Arnold is also brilliant in his use of alliteration; it is neither too heavy nor too light, but naturally flows mimicking the open sea gently swelling. The sounds of this poem are smooth and watery, pushing against the irregularities of its form. In the first stanza Arnold uses the “g” and “l” sounds in “Gleams and is gone,” reviving the sound in the following line with “glimmering.” A few lines further down in that same stanza, he alliterates “l,” “s,” and “m” in “sweet is the night air! /Only, from the long line of spray/ Where the sea meets the moon-blanched land, /Listen!”

In the fourth stanza Arnold writes in a list, underlining a series of denials: "…neither joy, nor love, nor light/ Nor certitude, nor peace, nor help for pain;" The repetition of “neither…nor” also seems to mimic the constant beat of waves washing onto a shore. Moreover, waves beating on the shoreline seem to be the only true constant in this poem, again pushing against the erratic rhymes and syllables. This “turbid ebb and flow” of the sea in the second stanza, however, also draws in the melancholic tone into the poem, reminding Arnold of Sophocles’ musings of “human misery.”

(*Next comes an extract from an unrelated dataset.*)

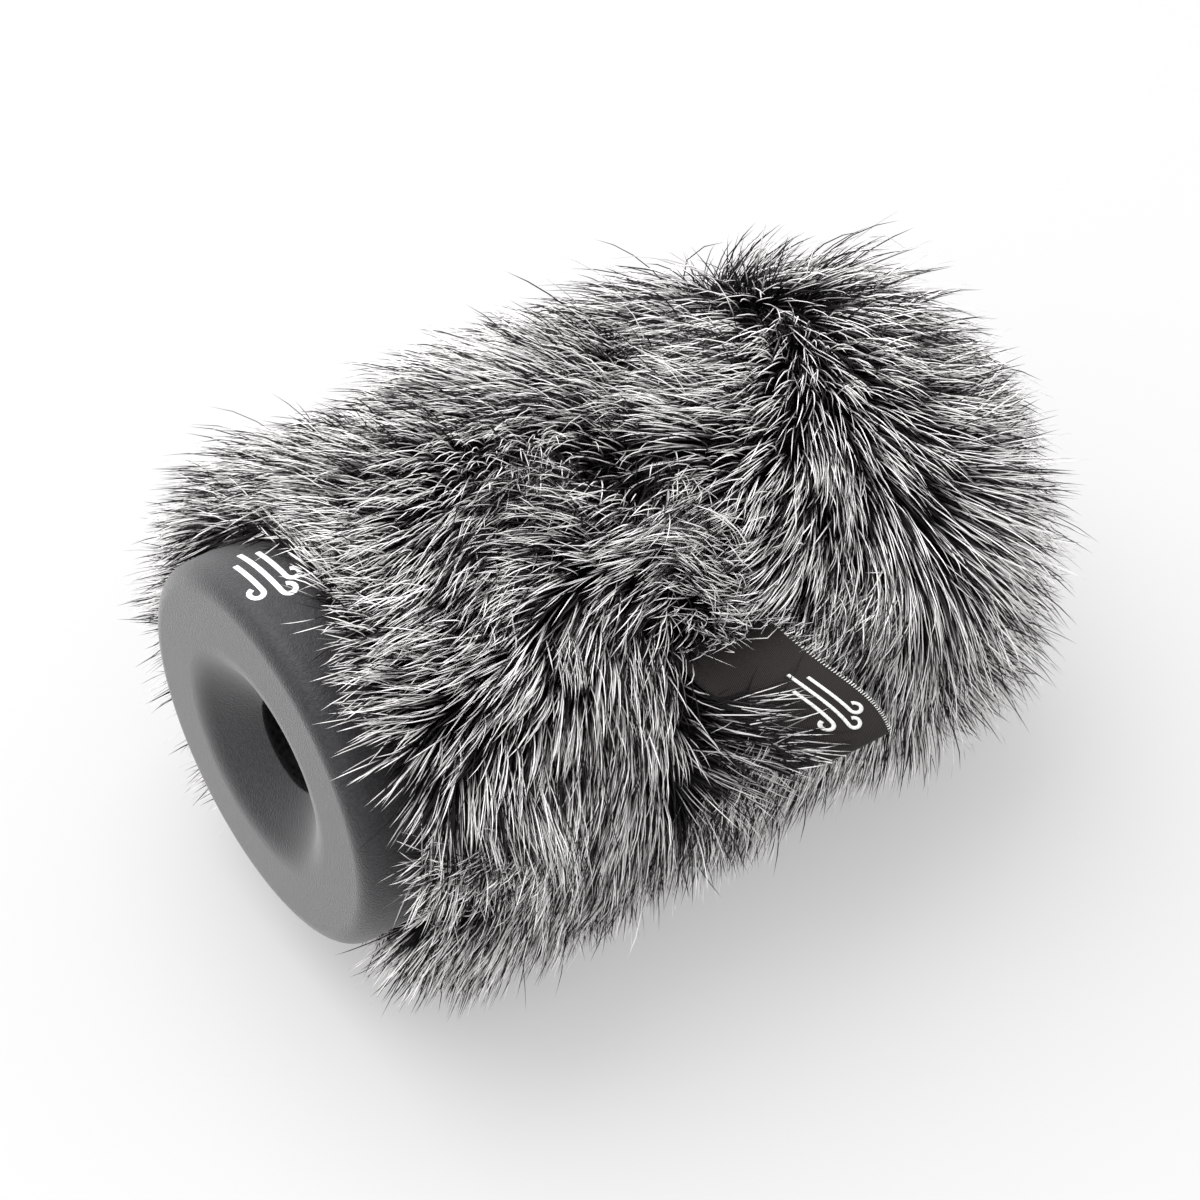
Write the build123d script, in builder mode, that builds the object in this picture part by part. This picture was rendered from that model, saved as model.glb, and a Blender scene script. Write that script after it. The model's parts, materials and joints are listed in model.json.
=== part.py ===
"""Furry slip-on windscreen for a short shotgun microphone, built as its real pieces.

+X runs along the microphone bore into the windscreen, +Z is up and the
windscreen lies on its side. The origin is the centre of the bore's mouth, at
the bottom of the rubber cap's dished recess. All sizes are millimetres.
"""
import os

from build123d import *

# Rubber end cap
bore_radius = 9.0
bore_length = 6.0
grip_wall = 3.0
cap_radius = 35.0
cap_front = -6.5
cap_edge_round = 3.8
recess_radius = 19.0
recess_edge_round = 8.0
cap_shoulder = 15.0
plug_front = 2.0
spigot_radius = 34.0
spigot_end = 30.0
spigot_wall = 3.0

# Ring that keeps the rubber spigot round
ring_depth = 7.0
ring_wall = 2.6

# Foam core
mic_chamber_radius = 10.5
mic_chamber_end = 84.0
foam_radius = 34.0
foam_end = 124.0
foam_corner = 21.0
glue_gap = 0.2

# Sewn cover, measured outwards from the foam
slip_gap = 0.3
lining_thickness = 1.0
fur_depth = 17.0
hem_front = 7.0
hem_corner = 7.0
lining_front = 27.0
nose_seam = 78.0
rest_height = -47.0

# Hem and seams; the side seams run straight along the cover, tilted about the bore
seam_angle = 31.0
binding_front = 17.5
elastic_width = 5.0
elastic_thickness = 0.7
seam_width = 1.6
seam_depth = 0.8

# Woven label, sewn in the right side seam and standing out through the fur
label_station = 62.0
label_width = 18.0
label_thickness = 1.2
label_root_gap = 0.6
label_reach = 20.0
label_tip = 5.0
label_lift = 16.0
pocket_above = 10.0
pocket_below = 36.0
pocket_width = 22.0
stitch_inset = 0.6
stitch_width = 1.2
stitch_thread = 0.4

# Derived sizes
lining_inner = foam_radius + slip_gap
backing_growth = slip_gap + lining_thickness
backing_inner = foam_radius + backing_growth
fur_growth = backing_growth + fur_depth
ring_outer = spigot_radius - spigot_wall
grip_radius = bore_radius + grip_wall
elastic_front = (binding_front + lining_front - elastic_width) / 2
elastic_inner = backing_inner - elastic_thickness
label_root = backing_inner + seam_depth + label_root_gap
far = 200.0

os.makedirs("parts", exist_ok=True)


def tube(front, end, inner, outer):
    """Plain tube, or a rod when inner is zero, along the bore axis."""
    with BuildPart() as ring:
        with BuildSketch(Plane.YZ.offset(front)):
            Circle(outer)
            if inner > 0:
                Circle(inner, mode=Mode.SUBTRACT)
        extrude(amount=end - front)
    return ring.part


def blunt_body(front, growth):
    """The foam's outer shape with its blunt nose, grown evenly outwards."""
    radius = foam_radius + growth
    corner = foam_corner + growth
    end = foam_end + growth
    with BuildPart() as body:
        with BuildSketch(Plane.XZ):
            with BuildLine():
                Line((front, 0), (front, radius))
                Line((front, radius), (end - corner, radius))
                CenterArc((end - corner, radius - corner), corner, 0, 90)
                Line((end, radius - corner), (end, 0))
                Line((end, 0), (front, 0))
            make_face()
        revolve(axis=Axis.X)
    return body.part


def block(low, high, turn=0.0):
    """Plain block between two corners, turned about the bore by an angle."""
    with BuildPart() as box:
        with Locations(low):
            Box(
                high[0] - low[0],
                high[1] - low[1],
                high[2] - low[2],
                align=(Align.MIN, Align.MIN, Align.MIN),
            )
    return box.part.rotate(Axis.X, turn)


def cover_layer(inner_growth, outer_growth, front, end):
    """One even layer of the cover between two stations along the bore."""
    with BuildPart() as layer:
        add(blunt_body(front, outer_growth))
        add(blunt_body(front - 1, inner_growth), mode=Mode.SUBTRACT)
        add(block((front, -far, -far), (end, far, far)), mode=Mode.INTERSECT)
    return layer.part


def save(part, label):
    """Name a finished piece and write it."""
    part.label = label
    export_step(part, f"parts/{label}.step")


# Rubber cap: dished face, hollow rim, grip sleeve round the bore and hem spigot.
cap_section = [
    (cap_front, recess_radius),
    (cap_front, cap_radius),
    (cap_shoulder, cap_radius),
    (cap_shoulder, spigot_radius),
    (spigot_end, spigot_radius),
    (spigot_end, ring_outer),
    (plug_front, ring_outer),
    (plug_front, grip_radius),
    (bore_length, grip_radius),
    (bore_length, bore_radius),
    (0, bore_radius),
]
with BuildPart() as base_cap:
    with BuildSketch(Plane.XZ):
        with BuildLine():
            Polyline(*cap_section, close=True)
        make_face()
    revolve(axis=Axis.X)
    front_rims = base_cap.edges().filter_by(GeomType.CIRCLE).group_by(Axis.X)[0]
    fillet(front_rims.sort_by(SortBy.RADIUS)[-1], cap_edge_round)
    front_rims = base_cap.edges().filter_by(GeomType.CIRCLE).group_by(Axis.X)[0]
    fillet(front_rims.sort_by(SortBy.RADIUS)[0], recess_edge_round)
save(base_cap.part, "base_cap")

# Stiff ring pressed into the spigot, so the hem elastic can't pull it out of round.
spigot_ring = tube(spigot_end - ring_depth, spigot_end, ring_outer - ring_wall, ring_outer)
save(spigot_ring, "spigot_ring")

# Foam plug that fills the hollow rim behind the dished face, round the grip lip.
with BuildPart() as foam_plug:
    add(tube(plug_front + glue_gap, spigot_end, mic_chamber_radius, ring_outer - glue_gap))
    add(
        tube(
            spigot_end - ring_depth - glue_gap,
            spigot_end,
            ring_outer - ring_wall - glue_gap,
            ring_outer,
        ),
        mode=Mode.SUBTRACT,
    )
    add(tube(0, bore_length + glue_gap, 0, grip_radius + glue_gap), mode=Mode.SUBTRACT)
save(foam_plug.part, "foam_plug")

# Foam sleeve round the microphone, and the solid nose that closes the chamber's end.
save(tube(spigot_end, mic_chamber_end, mic_chamber_radius, foam_radius), "foam_sleeve")
save(blunt_body(mic_chamber_end, 0), "foam_nose")

# Cover lining, in a tube and a nose piece.
save(cover_layer(slip_gap, backing_growth, lining_front, nose_seam), "lining_tube")
save(cover_layer(slip_gap, backing_growth, nose_seam, far), "lining_nose")

# Hem binding, folded over the elastic that grips the spigot.
with BuildPart() as hem_binding:
    add(tube(binding_front, lining_front, lining_inner, backing_inner))
    add(
        tube(elastic_front, elastic_front + elastic_width, elastic_inner, backing_inner),
        mode=Mode.SUBTRACT,
    )
save(hem_binding.part, "hem_binding")
hem_elastic = tube(elastic_front, elastic_front + elastic_width, elastic_inner, backing_inner)
save(hem_elastic, "hem_elastic")

# Seam threads between the lining and the fur panels.
seam_growth = backing_growth + seam_depth
ring_front = nose_seam - seam_width / 2
ring_end = nose_seam + seam_width / 2
half_seam = seam_width / 2
seam_ring = cover_layer(backing_growth, seam_growth, ring_front, ring_end)
side_strip = cover_layer(backing_growth, seam_growth, hem_front, ring_front)
nose_strip = cover_layer(backing_growth, seam_growth, ring_end, far)
seam_spaces = {
    "side_seam_left": (side_strip, (0, 0, -half_seam), (far, far, half_seam)),
    "side_seam_right": (side_strip, (0, -far, -half_seam), (far, 0, half_seam)),
    "gore_seam_across": (nose_strip, (0, -far, -half_seam), (far, far, half_seam)),
    "gore_seam_top": (nose_strip, (0, -half_seam, half_seam), (far, half_seam, far)),
    "gore_seam_bottom": (nose_strip, (0, -half_seam, -far), (far, half_seam, -half_seam)),
}
seams = {"nose_seam_ring": seam_ring}
for seam_name, (strip, low, high) in seam_spaces.items():
    with BuildPart() as seam:
        add(strip)
        add(block(low, high, -seam_angle), mode=Mode.INTERSECT)
    seams[seam_name] = seam.part
for seam_name, seam_part in seams.items():
    save(seam_part, seam_name)

# Plane across the label: x down round the cover, y straight outwards from the seam.
label_plane = Plane(
    origin=(label_station, 0, 0),
    x_dir=Vector(0, 0, -1).rotate(Axis.X, -seam_angle),
    z_dir=(-1, 0, 0),
)


def label_bow(growth, thickness):
    """Curved outline of the label, or of thread lying on it, in the label's plane."""
    outer_reach = label_reach + growth
    outer_lift = label_lift + growth
    with Locations((label_reach, label_root)):
        Ellipse(outer_reach, outer_lift)
        Ellipse(outer_reach - thickness, outer_lift - thickness, mode=Mode.SUBTRACT)
        Rectangle(outer_reach, outer_lift, align=(Align.MAX, Align.MIN), mode=Mode.INTERSECT)
    with Locations((label_reach, label_root + outer_lift)):
        Rectangle(label_tip, thickness, align=(Align.MIN, Align.MAX))


# Woven label: it rises from the seam and bends over downwards.
with BuildPart() as woven_label:
    with BuildSketch(label_plane):
        label_bow(0, label_thickness)
    extrude(amount=label_width / 2, both=True)
save(woven_label.part, "woven_label")

# Row of thread along the label's edge on the nose side.
stitch_centre = label_width / 2 - stitch_inset - stitch_width / 2
with BuildPart() as label_stitching:
    with BuildSketch(label_plane.offset(-stitch_centre)):
        label_bow(stitch_thread, stitch_thread)
    extrude(amount=stitch_width / 2, both=True)
save(label_stitching.part, "label_stitching")

# Whole fur layer: rounded at the hem, pressed flat where it rests, open for the label.
with BuildPart() as fur_layer:
    add(blunt_body(hem_front, fur_growth))
    hem_rims = fur_layer.edges().filter_by(GeomType.CIRCLE).group_by(Axis.X)[0]
    fillet(hem_rims, hem_corner)
    add(blunt_body(0, backing_growth), mode=Mode.SUBTRACT)
    add(block((0, -far, rest_height), (far, far, far)), mode=Mode.INTERSECT)
    for seam_part in seams.values():
        add(seam_part, mode=Mode.SUBTRACT)
    with BuildSketch(label_plane):
        with Locations((-pocket_above, label_root - label_root_gap)):
            Rectangle(pocket_above + pocket_below, far, align=(Align.MIN, Align.MIN))
    extrude(amount=pocket_width / 2, both=True, mode=Mode.SUBTRACT)

# Fur panels, cut along the seams.
panel_spaces = {
    "fur_body_upper": ((0, -far, 0), (nose_seam, far, far)),
    "fur_body_lower": ((0, -far, -far), (nose_seam, far, 0)),
    "fur_gore_upper_left": ((nose_seam, 0, 0), (far, far, far)),
    "fur_gore_upper_right": ((nose_seam, -far, 0), (far, 0, far)),
    "fur_gore_lower_left": ((nose_seam, 0, -far), (far, far, 0)),
    "fur_gore_lower_right": ((nose_seam, -far, -far), (far, 0, 0)),
}
for panel_name, (low, high) in panel_spaces.items():
    with BuildPart() as panel:
        add(fur_layer.part)
        add(block(low, high, -seam_angle), mode=Mode.INTERSECT)
    save(panel.part, panel_name)
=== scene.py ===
"""The looks of the furry windscreen: real strands of fur, foam, rubber, label and studio."""

import json
import math

import bpy
import numpy as np
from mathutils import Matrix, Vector
from mathutils.kdtree import KDTree


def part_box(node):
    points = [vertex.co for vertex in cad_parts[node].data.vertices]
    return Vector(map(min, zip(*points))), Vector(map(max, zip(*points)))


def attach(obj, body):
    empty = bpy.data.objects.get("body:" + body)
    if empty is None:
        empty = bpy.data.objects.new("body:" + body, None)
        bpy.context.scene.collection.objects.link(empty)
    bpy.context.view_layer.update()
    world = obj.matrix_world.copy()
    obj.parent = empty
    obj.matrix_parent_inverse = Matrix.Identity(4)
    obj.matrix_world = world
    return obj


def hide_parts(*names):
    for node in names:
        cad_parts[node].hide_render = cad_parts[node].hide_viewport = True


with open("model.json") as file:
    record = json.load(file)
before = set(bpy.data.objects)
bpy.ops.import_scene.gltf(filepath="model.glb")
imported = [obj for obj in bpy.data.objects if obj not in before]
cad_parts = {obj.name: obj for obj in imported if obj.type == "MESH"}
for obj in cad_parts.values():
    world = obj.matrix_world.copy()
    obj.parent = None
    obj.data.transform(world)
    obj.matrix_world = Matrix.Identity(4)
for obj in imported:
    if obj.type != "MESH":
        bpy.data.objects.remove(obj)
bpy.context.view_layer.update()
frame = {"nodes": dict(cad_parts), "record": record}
rng = np.random.default_rng(7)
MM = 0.001

# Places taken from the frame
cap_low, cap_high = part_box("base_cap")
cap_front = cap_low.x
cap_radius = cap_high.z
cap_shoulder = 15.0 * MM
bore = frame["record"]["mounts"][0]["dims"]
bore_radius = bore["r_mm"] * MM
bore_length = bore["length_mm"] * MM
hem_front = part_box("fur_body_upper")[0].x
nose_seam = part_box("lining_tube")[1].x
lining_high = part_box("lining_nose")[1]
backing_radius = lining_high.z
backing_end = lining_high.x
backing_corner = 22.3 * MM
floor_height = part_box("fur_body_lower")[0].z
foam_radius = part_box("foam_sleeve")[1].z
foam_corner = backing_corner - (backing_radius - foam_radius)
chamber_radius = 10.5 * MM
label_hinge = next(j for j in frame["record"]["behaviour"]["joints"] if j["name"] == "label_flip")
label_root = np.array(label_hinge["pos_m"])
label_out = np.array([0.0, label_root[1], label_root[2]]) / np.hypot(label_root[1], label_root[2])
label_down = np.cross(label_out, np.array(label_hinge["axis"]))
seam_turn = math.atan2(label_root[2], -label_root[1])

# Arc lengths along the backing's half section, from the hem to the tip of the nose
straight_length = backing_end - backing_corner - hem_front
corner_length = backing_corner * math.pi / 2
disc_length = backing_radius - backing_corner
backing_length = straight_length + corner_length + disc_length


# ---------------------------------------------------------------- geometry helpers


def unit(vectors):
    """Vectors scaled to length one."""
    return vectors / np.maximum(np.linalg.norm(vectors, axis=-1, keepdims=True), 1e-12)


def smooth(values, low, high):
    """Smooth step from 0 at low to 1 at high."""
    t = np.clip((values - low) / (high - low), 0, 1)
    return t * t * (3 - 2 * t)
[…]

From the poem’s formal structure to its themes, the sea is the most prominent image and metaphor. In the first stanza, the sea “meets the moon-blanched land” and the waves “draw back and fling” the pebbles onto the shore, bringing the “eternal note of sadness in.” And in the third stanza, the sea becomes the “Sea of Faith” which “was once, too, at the full, and round earth’s shore /Lay like the folds of a bright girdle furl’d. /But now I only hear /Its melancholy, long, withdrawing roar, /Retreating, to the breath…” This waning sea of faith suggests change for Arnold, possibly religious change; indeed, something that was once full is now emptying and retreating.